The kitchen laptop computer had an unfortunate encounter with a full mug of tea. As it cost $499 about 1.5 years ago, it can probably be regarded as a write-off. Rather than providing retraining and a 709 ride for household members, I was thinking it might be nice to redesign the installation to expose only a monitor and keyboard, with a brick underneath a desktop. One of the uses of this laptop was Skype video chat. So I went shopping for monitors at hp.com and dell.com and found that none of the nicer monitors, e.g., 27″, include webcams. I would think that nearly everyone who has a home PC would want to the option of using it for videoconferencing. I would think that nearly everyone who buys a nicer monitor would want to avoid clipping an afterthought webcam onto the top of the monitor. So how come it is nearly impossible to buy a monitor with built-in webcam, microphone, and maybe even speakers? A competitive market is not supposed to result in 20 different vendors all selling identical products, is it?
In the laptop world, it is almost impossible to buy a machine without a webcam. Similarly in the all-in-one PC world, both Macintosh and Windows; they all have webcams to support videoconferencing.

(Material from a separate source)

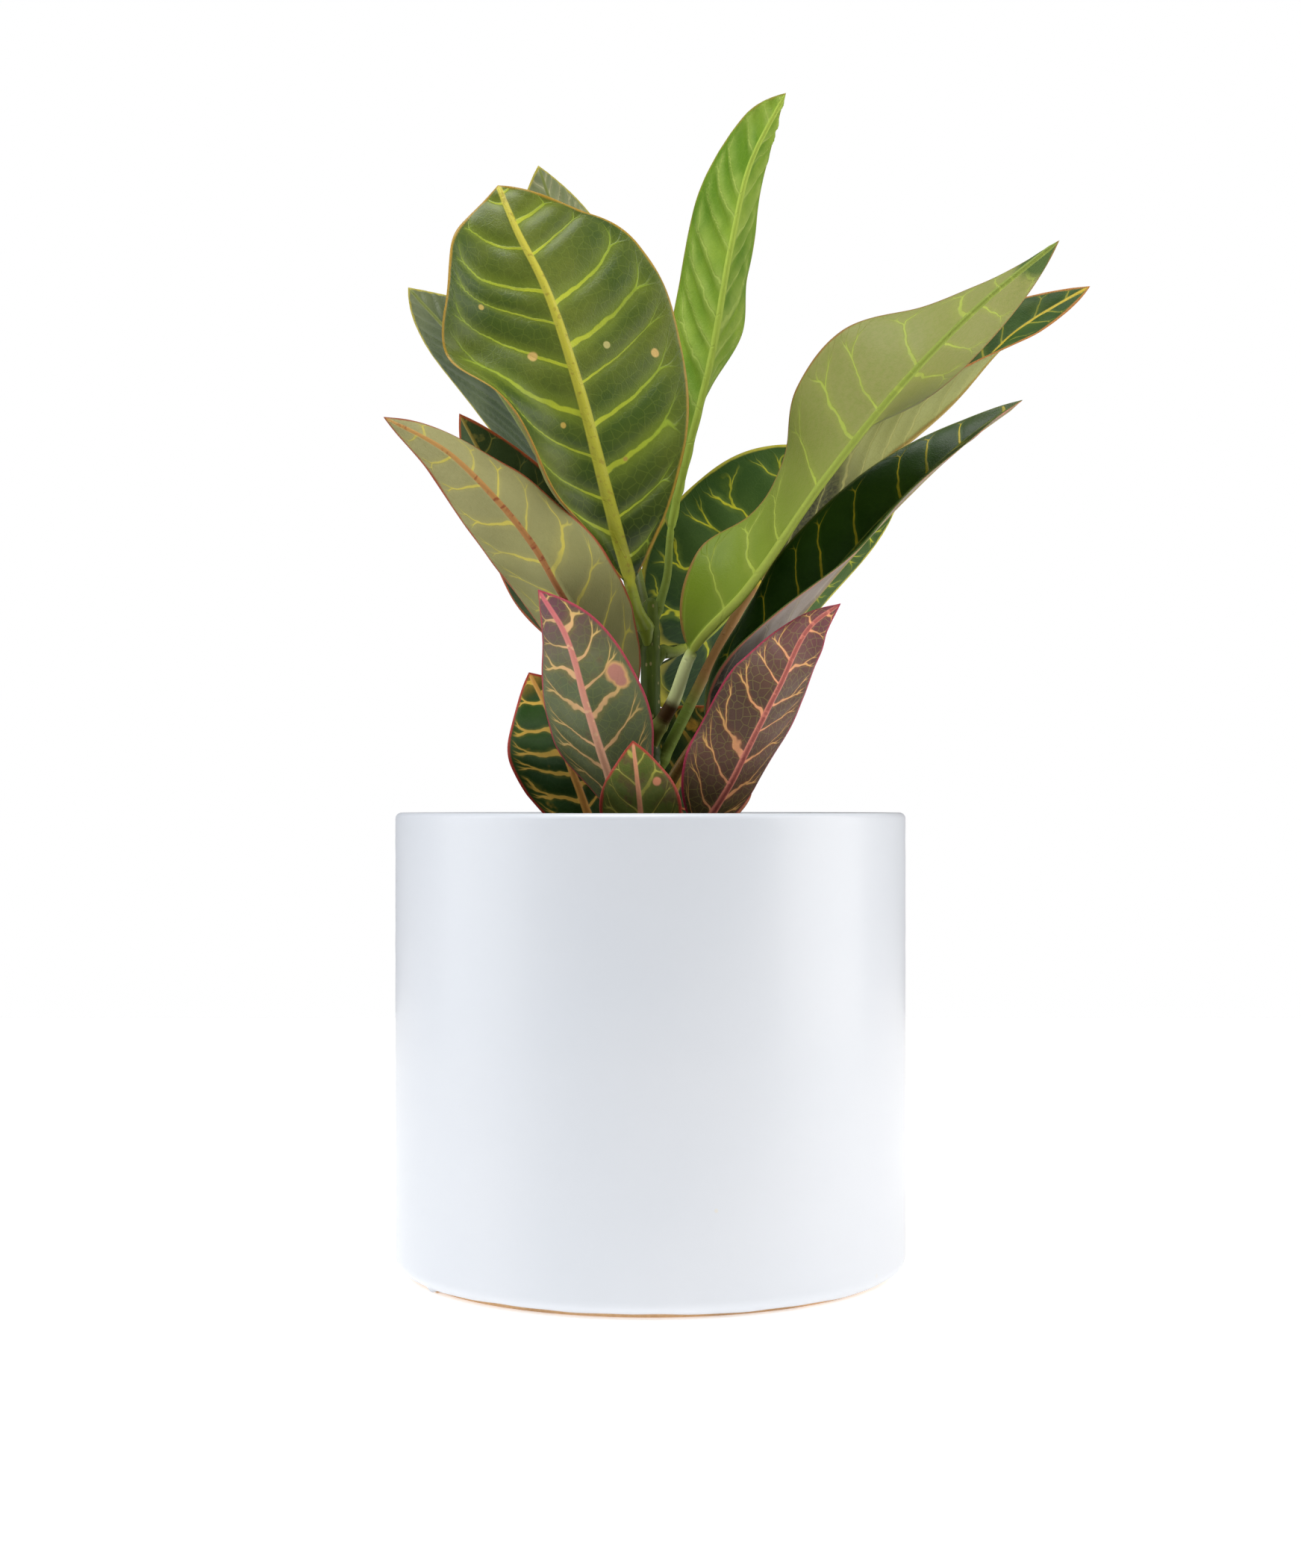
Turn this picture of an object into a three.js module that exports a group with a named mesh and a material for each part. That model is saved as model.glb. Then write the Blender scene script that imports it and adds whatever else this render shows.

My one theory: the standard monitor interface is the DVI cable, which cannot support both the pixels coming up and the USB traffic going back. I don’t think this problem is insurmountable (and I’m not even sure that I’m right about what the extra pins in DVI can do), however, as it is possible to buy a bundled DVI and USB cable. Also, a lot of monitors, including the four-year-old Dell 30″ monitor I’m using right now, have USB ports.
[Update: After drying out for 8 hours, the Toshiba laptop booted up Windows Vista, ripped a CD from its optical drive, pulled Web pages from the Internet with Google Chrome, etc. The keyboard is kind of mushy, but I’m hoping it will revive. If not, I guess I can raise the laptop up on a phone book (more ergonomic anyway) and attach a USB keyboard. I’m somewhat amazed that a $499 computer can handle a full mug of near-boiling tea; hardware engineers are a lot smarter than software engineers!]